Suggestions have saved "multimillions of dollars," Scott says. "A number of ideas focus on improved [computer] technology," she adds. The Army gets between 5,000 and 7,000 suggestions a year. About 20 percent result in an award. Suggestions that elicit the biggest savings earn a maximum of $25,000. Personnel whose ideas bring about quality of life or other intangible benefits may receive time off.

It's Not a Sure Thing

Although the armed forces have achieved successful results in paying for ideas, incentive programs aren't sure things, says John Haecker, president of Ascendant International Consulting, a Vienna, Va., management consulting firm that has clients in the federal government and private industry. "The benefits to an organization depend on how the program is tailored," he says. "Generally, money in itself is not a motivator."

Haecker says the value of the Air Force's IDEA program lies in its bottom-up approach, where even lower-ranking personnel are encouraged to suggest large-scale changes. "It's really a type of empowerment when an employee knows that he or she is being heard," Haecker says. "The fact that they can submit their idea and know it's being reviewed by top management is a great motivator," he adds.

Even individuals who don't contribute ideas could be influenced by incentive programs, he adds. "Everyone sees what's important to the organization."

Peterson's Itule certainly understands what's important.

"My goal was to take simple existing technology," he says, "and bring it into the fire station so we could use it to our benefit.
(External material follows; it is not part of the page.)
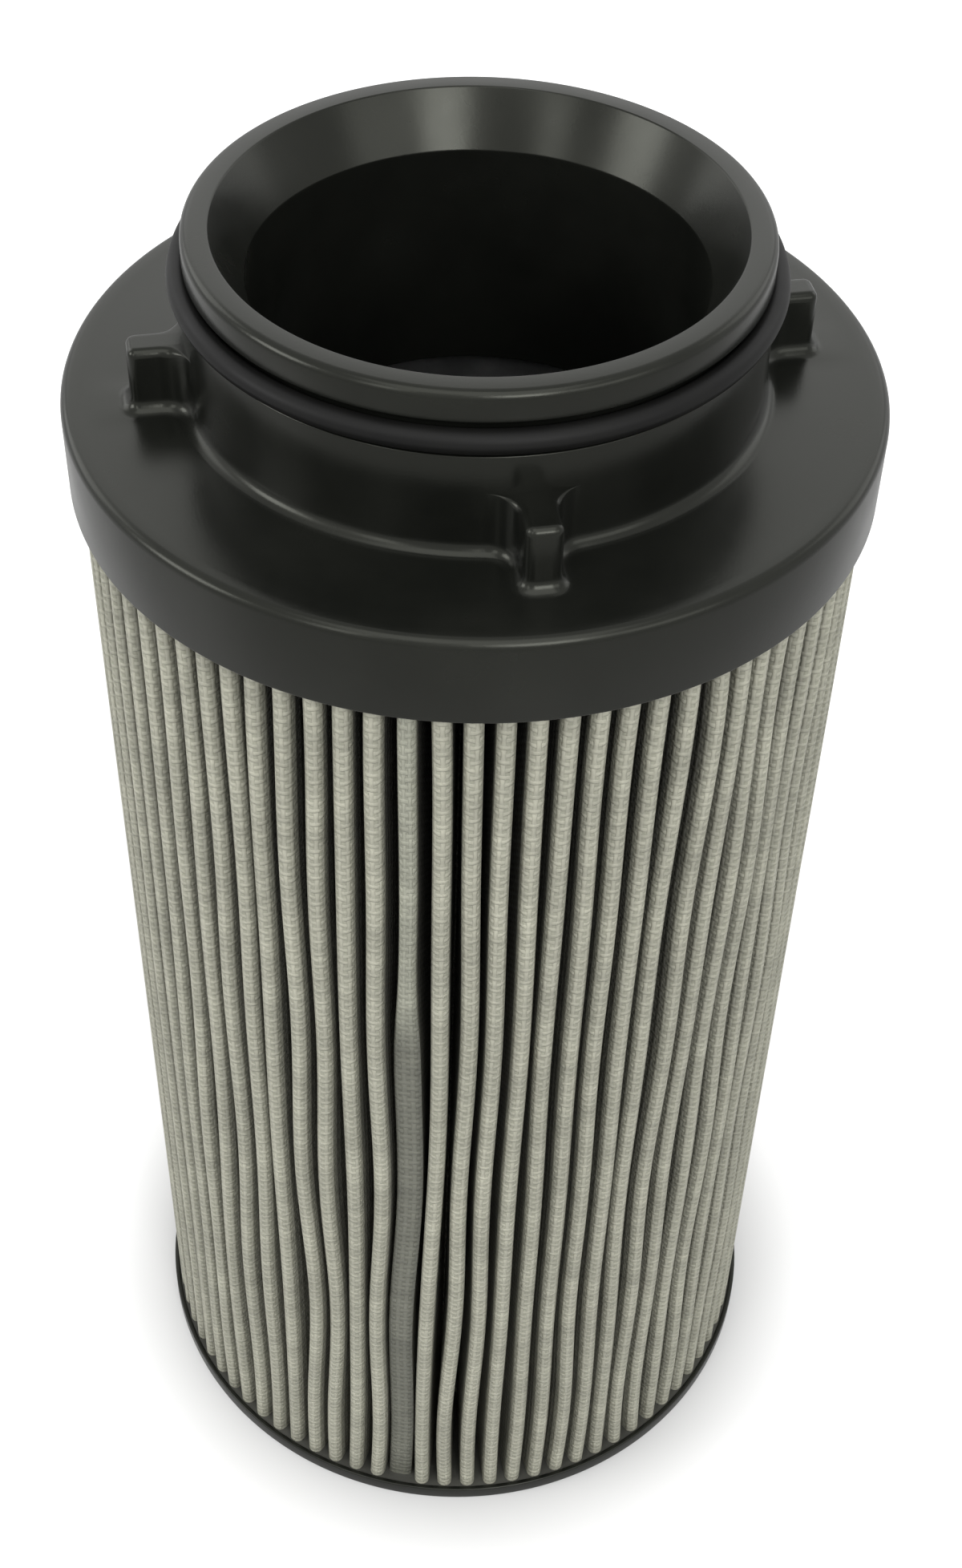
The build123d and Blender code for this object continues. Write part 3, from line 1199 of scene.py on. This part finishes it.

Whether I got the money or not didn't matter to me. I just wanted to improve the process."


Money is a motivator, but cash alone won't ensure an incentive program's success, experts say. To work well, a program also must:

• Provide feedback in a timely manner

• Take all ideas seriously, even those from the lowest ranks

• Have the support of top management

• Encourage people to think beyond their direct responsibilities

• Have the power to achieve large-scale changes.